▶ **Problem to solve**
The required output is a word-for-word copy of the lines from the line bearing "Reconstruct the object" through the line bearing "knob_at = (-48.4, 40.0, 556.0)", inclusive, and no other lines.

▶ **Records provided**
##############################

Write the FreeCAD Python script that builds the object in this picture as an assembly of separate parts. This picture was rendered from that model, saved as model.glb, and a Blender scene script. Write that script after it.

##############################

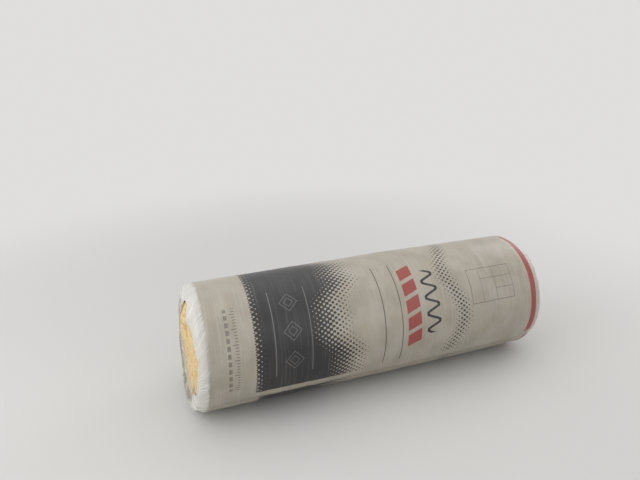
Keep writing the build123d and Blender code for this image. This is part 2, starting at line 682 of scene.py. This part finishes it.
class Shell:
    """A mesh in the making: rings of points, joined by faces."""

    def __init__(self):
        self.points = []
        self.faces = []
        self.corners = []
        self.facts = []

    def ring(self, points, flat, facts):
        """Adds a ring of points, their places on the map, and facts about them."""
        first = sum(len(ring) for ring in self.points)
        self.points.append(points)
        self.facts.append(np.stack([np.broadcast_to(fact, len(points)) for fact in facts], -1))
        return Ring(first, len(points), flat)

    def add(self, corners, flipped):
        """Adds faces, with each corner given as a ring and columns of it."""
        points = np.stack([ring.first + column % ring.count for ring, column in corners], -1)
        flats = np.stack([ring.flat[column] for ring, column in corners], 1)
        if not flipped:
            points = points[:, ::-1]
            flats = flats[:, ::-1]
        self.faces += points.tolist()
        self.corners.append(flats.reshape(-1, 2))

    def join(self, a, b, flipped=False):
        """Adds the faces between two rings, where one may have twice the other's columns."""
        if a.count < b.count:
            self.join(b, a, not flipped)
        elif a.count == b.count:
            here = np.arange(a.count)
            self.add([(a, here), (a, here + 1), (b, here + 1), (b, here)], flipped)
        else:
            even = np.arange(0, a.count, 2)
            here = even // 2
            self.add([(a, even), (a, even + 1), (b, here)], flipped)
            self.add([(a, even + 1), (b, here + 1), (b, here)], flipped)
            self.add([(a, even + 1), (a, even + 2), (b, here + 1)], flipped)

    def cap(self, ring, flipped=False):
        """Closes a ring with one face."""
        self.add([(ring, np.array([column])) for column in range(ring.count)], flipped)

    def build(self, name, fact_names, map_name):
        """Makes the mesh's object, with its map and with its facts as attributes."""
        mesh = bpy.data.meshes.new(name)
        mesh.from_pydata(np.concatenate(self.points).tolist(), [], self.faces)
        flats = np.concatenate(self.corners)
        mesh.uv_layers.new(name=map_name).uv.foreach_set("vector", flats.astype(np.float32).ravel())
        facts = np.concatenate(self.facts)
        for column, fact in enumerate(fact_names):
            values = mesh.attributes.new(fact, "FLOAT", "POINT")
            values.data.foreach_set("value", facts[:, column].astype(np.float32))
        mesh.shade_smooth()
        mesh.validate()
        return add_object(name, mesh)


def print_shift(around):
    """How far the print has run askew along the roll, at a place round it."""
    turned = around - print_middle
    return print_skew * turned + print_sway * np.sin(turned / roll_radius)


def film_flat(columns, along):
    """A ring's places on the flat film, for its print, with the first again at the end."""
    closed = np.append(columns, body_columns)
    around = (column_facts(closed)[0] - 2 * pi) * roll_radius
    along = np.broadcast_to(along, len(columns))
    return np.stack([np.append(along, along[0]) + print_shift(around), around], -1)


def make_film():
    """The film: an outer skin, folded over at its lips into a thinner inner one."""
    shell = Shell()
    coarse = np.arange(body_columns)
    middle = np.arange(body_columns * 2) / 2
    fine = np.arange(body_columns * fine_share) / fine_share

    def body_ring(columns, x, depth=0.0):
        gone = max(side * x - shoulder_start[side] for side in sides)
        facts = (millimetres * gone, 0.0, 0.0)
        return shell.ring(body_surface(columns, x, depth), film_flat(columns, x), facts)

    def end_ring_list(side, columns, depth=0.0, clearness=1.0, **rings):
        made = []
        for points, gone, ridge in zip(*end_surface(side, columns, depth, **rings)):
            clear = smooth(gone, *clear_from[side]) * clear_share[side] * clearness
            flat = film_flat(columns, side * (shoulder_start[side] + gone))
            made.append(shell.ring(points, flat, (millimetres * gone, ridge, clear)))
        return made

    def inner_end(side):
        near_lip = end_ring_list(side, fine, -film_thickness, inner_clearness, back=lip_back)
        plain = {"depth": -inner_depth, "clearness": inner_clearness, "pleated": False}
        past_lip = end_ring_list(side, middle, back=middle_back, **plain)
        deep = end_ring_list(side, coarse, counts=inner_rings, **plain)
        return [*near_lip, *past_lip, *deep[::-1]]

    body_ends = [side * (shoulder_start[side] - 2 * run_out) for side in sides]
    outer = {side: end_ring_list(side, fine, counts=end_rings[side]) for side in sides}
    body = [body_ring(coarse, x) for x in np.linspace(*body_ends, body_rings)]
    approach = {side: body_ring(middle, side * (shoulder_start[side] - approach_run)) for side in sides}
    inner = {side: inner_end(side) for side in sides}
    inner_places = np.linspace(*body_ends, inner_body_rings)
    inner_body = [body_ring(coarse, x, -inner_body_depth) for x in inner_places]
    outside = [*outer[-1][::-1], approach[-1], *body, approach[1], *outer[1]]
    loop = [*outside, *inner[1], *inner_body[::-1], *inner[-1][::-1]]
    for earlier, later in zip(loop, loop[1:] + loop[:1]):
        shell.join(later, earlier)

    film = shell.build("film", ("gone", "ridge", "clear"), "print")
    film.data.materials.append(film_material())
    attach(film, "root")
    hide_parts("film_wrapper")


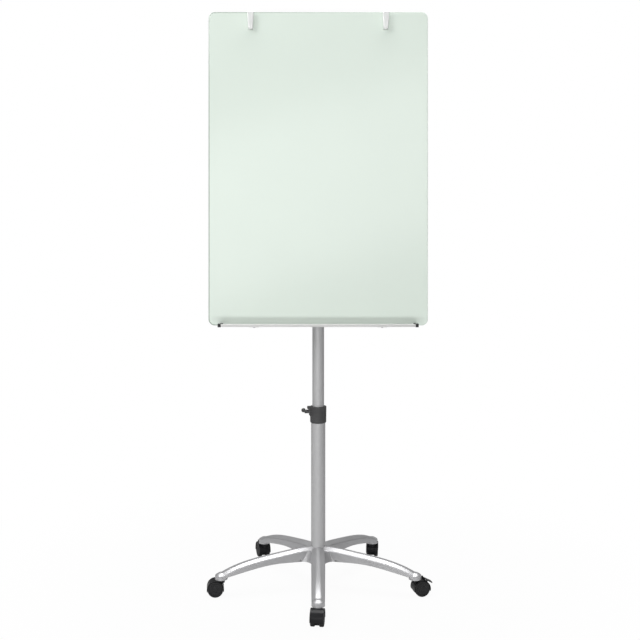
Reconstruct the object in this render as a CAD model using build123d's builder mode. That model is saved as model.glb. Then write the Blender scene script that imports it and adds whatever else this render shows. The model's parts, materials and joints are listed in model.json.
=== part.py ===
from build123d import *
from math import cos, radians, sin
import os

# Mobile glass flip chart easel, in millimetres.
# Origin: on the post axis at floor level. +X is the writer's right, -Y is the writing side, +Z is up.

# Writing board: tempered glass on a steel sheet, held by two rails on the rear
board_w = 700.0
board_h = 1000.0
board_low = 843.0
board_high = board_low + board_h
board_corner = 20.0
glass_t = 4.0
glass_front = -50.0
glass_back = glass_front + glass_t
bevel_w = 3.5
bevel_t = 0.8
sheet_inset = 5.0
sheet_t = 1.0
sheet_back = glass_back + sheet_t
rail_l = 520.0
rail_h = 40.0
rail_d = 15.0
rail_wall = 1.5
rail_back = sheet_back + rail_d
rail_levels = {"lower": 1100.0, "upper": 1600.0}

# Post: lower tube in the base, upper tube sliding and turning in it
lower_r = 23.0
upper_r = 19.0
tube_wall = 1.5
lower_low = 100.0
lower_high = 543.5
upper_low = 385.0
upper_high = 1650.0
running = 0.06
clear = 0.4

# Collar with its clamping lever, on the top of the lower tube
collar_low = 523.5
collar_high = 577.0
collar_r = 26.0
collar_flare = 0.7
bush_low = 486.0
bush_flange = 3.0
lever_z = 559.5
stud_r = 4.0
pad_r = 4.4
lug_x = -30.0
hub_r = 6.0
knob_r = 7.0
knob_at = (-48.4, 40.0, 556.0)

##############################

▶ **Task solution**
Reconstruct the object in this render as a CAD model using build123d's builder mode. That model is saved as model.glb. Then write the Blender scene script that imports it and adds whatever else this render shows. The model's parts, materials and joints are listed in model.json.
=== part.py ===
from build123d import *
from math import cos, radians, sin
import os

# Mobile glass flip chart easel, in millimetres.
# Origin: on the post axis at floor level. +X is the writer's right, -Y is the writing side, +Z is up.

# Writing board: tempered glass on a steel sheet, held by two rails on the rear
board_w = 700.0
board_h = 1000.0
board_low = 843.0
board_high = board_low + board_h
board_corner = 20.0
glass_t = 4.0
glass_front = -50.0
glass_back = glass_front + glass_t
bevel_w = 3.5
bevel_t = 0.8
sheet_inset = 5.0
sheet_t = 1.0
sheet_back = glass_back + sheet_t
rail_l = 520.0
rail_h = 40.0
rail_d = 15.0
rail_wall = 1.5
rail_back = sheet_back + rail_d
rail_levels = {"lower": 1100.0, "upper": 1600.0}

# Post: lower tube in the base, upper tube sliding and turning in it
lower_r = 23.0
upper_r = 19.0
tube_wall = 1.5
lower_low = 100.0
lower_high = 543.5
upper_low = 385.0
upper_high = 1650.0
running = 0.06
clear = 0.4

# Collar with its clamping lever, on the top of the lower tube
collar_low = 523.5
collar_high = 577.0
collar_r = 26.0
collar_flare = 0.7
bush_low = 486.0
bush_flange = 3.0
lever_z = 559.5
stud_r = 4.0
pad_r = 4.4
lug_x = -30.0
hub_r = 6.0
knob_r = 7.0
knob_at = (-48.4, 40.0, 556.0)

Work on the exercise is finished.